Buy in the UK | Buy in Canada

If Nick and Nora Charles are sipping martinis on a cloud in Mystery Heaven and worried that no couple has appeared to succeed them, they need not look beyond Patrick O'Donnell's MCCOLLUM'S RUN. The acerbic, witty retired pair, Phil and Paula Oxnard, fill the bill nicely.

At the opening, Roy McCollum is accosted in his office by two men proposing a shady real estate deal. Roy is both an honorable man and one cursed with a bad heart. His own dream was to run a ski lift up the backside of the mountain from Pole Pine Lodge, which he owned, to the ski area. Roy collapses, and, as one of the men reaches to call 911, the other restrains him, and they leave Roy to die.

Enter Phil and Paula.
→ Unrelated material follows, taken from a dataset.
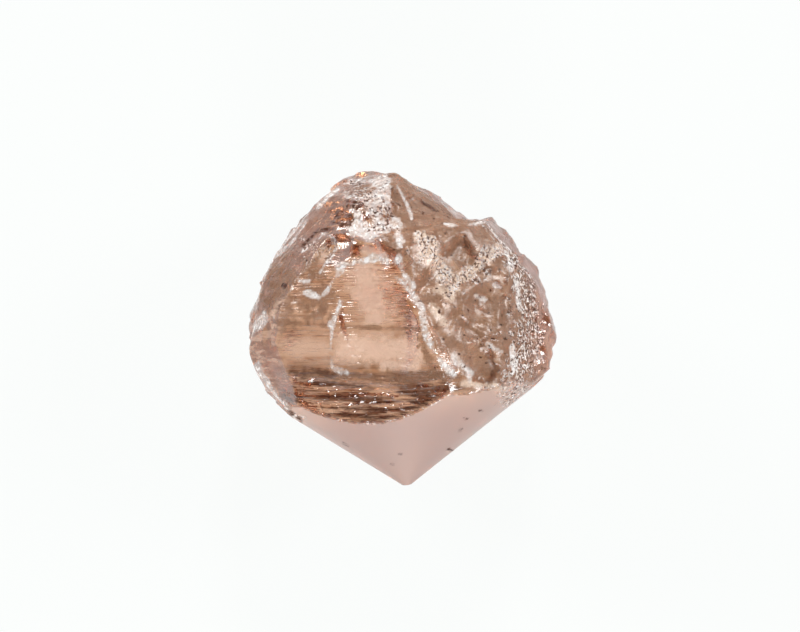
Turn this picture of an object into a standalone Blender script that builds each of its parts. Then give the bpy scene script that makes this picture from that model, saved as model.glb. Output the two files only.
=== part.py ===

Phil has retired after a career as a junior high school English teacher, with another stint in publishing. Instead of taking to the recliner or playing golf, to the consternation of his family, he has apprenticed himself as a private investigator. Paula is an expert on urban education and is planning to use her retirement time to work on her book on the subject.

Phil and Paula's son is married to Roy McCollum's daughter, now owner of the ski lodge. It is likely to be for sale, and Rob and Sally offer Phil and Paula two weeks free at the lodge, asking the favor that they nose around about real estate agent Bob Drell, who seems to be the mastermind behind the potential buy.

In the bar, on their first night at the lodge, they meet a man who is trying to find his cousin, Andy Plinthe, at the request of Andy's mother. Paula glibly volunteers Phil's services (pro bono) to seek out information on the young man.

Hunting season has just begun, and Phil and Paul are warned that the hunters sometimes become rowdy and disorderly. They see this in action, when vegan Martha Davenport comes into the bar and chains herself to a post, screaming that she will not leave until deer are no longer slaughtered. A very drunken customer throws a beer bottle (which misses) and then attempts to accost her. A huge biker, Whitey Boggs, intervenes and decks the drunk. Whitey, the drunk, and Martha are headed to jail. As they leave, Phil tells the officer that Whitey was simply defending Martha. This action earns Whitey's undying gratitude; he tells Phil that he will do anything for him.

Frank Gornick, assistant manager of the lodge, all round sleaze and probable skimmer of funds from the bar, is found dead, in what is called a hunting accident. At this point, Paula moves into the background, as Whitey becomes Phil's Sancho Panza, the two making an odyssey through the Bay Area, in search of answers, at the end of which they tie Andy's disappearance to the murder of Gornick.

The characters are superbly done, the standout being Whitey, but the others are almost as vivid -- the bartender Cal; the drunken Pam; the 'uberfeminist' Brenda; the shady opportunists, Bob Drell and John Fortright, and other assorted spear carriers.

The plot moves along at a brisk pace -- few words wasted and just the right number of red herrings. A second reading makes one realize how well the clues to the murderer were planted, but never so obvious as to give the identity away until the very end.